Regaining a bit of balance, I could make out Aaron Roodman, the deputy director of construction and the camera-program lead, walking in my direction with a small team from SLAC. I fell into step with the group, headed to the cafeteria, and asked how the afternoon went. “Really well. It’s time to chill the camera’s CCDs to 100 degrees below Celsius,” Roodman said. “The sensors each generate a tiny bit of light—it’s something we call ‘dark current.’ Chilling everything makes the electrons behave less energetically. It makes everything darker.”
Our conversation followed us into dinner, which we finished quickly: The team had much to wrap before the observing crew arrives for its night shift. On the walk back to the observatory, our group reached a familiar bend in the path. We pivoted slightly and were met with a panoramic Andean vista, the sun illuminating Rubin’s facade in the last of the evening’s golden-red glow. Our group paused to linger. “This never gets old. Just incredible,” Roodman let out.
He was right: The sight, in its totality of overwhelming landscape and human achievement, was awesome.
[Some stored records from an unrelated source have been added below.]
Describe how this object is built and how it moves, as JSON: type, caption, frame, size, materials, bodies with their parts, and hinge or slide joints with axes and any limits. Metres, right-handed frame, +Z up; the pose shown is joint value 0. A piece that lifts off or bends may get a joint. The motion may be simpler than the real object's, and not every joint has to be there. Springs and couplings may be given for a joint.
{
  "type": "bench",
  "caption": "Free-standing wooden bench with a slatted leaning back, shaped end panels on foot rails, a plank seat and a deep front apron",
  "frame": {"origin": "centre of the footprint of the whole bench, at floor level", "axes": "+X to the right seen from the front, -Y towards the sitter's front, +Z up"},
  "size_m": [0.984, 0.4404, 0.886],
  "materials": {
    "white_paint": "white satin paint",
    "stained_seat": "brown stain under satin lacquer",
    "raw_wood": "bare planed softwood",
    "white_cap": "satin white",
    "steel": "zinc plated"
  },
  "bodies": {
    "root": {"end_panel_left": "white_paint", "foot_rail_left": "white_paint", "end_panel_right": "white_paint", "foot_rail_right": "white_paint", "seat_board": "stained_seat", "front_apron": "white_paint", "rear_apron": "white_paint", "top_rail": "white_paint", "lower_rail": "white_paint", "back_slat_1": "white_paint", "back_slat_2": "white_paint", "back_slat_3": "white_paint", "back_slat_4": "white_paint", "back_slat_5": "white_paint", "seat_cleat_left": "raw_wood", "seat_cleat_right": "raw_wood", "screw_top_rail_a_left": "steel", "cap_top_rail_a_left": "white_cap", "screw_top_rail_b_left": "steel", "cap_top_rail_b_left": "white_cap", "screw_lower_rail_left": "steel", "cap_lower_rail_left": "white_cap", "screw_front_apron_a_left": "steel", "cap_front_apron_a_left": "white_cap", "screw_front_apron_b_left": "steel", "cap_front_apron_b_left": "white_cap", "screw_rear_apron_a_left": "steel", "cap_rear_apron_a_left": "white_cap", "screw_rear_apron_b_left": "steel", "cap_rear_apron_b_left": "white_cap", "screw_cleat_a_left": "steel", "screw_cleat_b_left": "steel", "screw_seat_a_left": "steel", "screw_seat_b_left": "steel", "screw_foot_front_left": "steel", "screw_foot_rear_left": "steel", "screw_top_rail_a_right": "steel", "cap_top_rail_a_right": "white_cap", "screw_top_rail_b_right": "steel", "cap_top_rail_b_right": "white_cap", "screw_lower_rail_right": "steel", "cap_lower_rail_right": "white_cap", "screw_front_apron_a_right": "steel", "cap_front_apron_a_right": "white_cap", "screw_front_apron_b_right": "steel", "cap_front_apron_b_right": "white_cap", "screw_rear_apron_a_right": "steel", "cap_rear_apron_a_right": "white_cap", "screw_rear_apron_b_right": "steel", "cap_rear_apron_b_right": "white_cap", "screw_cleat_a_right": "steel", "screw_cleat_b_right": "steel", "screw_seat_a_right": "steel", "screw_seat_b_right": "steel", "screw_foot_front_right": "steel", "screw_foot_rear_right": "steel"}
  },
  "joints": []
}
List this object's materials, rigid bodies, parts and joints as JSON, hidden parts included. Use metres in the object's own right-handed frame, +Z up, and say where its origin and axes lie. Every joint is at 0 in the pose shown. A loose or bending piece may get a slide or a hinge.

Here on a secluded peak, people have made real a thesis about the limits of long-form human coordination while managing a psychedelic balancing act, calibrating a machine to the smallest units of measurement in order to seek out the biggest objects in the universe.
In the distance, I could see a small crew putting the final touches on a safety railing near Pachón’s ridgeline. Someone held a pole while someone else attached it to another. These were two touchpoints within a continuum of billions of others—a typed-out line of code, a welded seam, a bolt tightened—each moment of contact balanced by those of ancestors who’d learned to sharpen flint, fuse glass, or dream in femtoseconds.
Here on this summit, it was not much of a sideways leap to imagine the observatory as a mountaintop cathedral nested above the clouds. One generation’s gift to the next—a modern iteration of an ancient sky ritual held in the darkest hours—to sustain communion with the oldest cosmic light, rendering the invisible visible for everyone to see.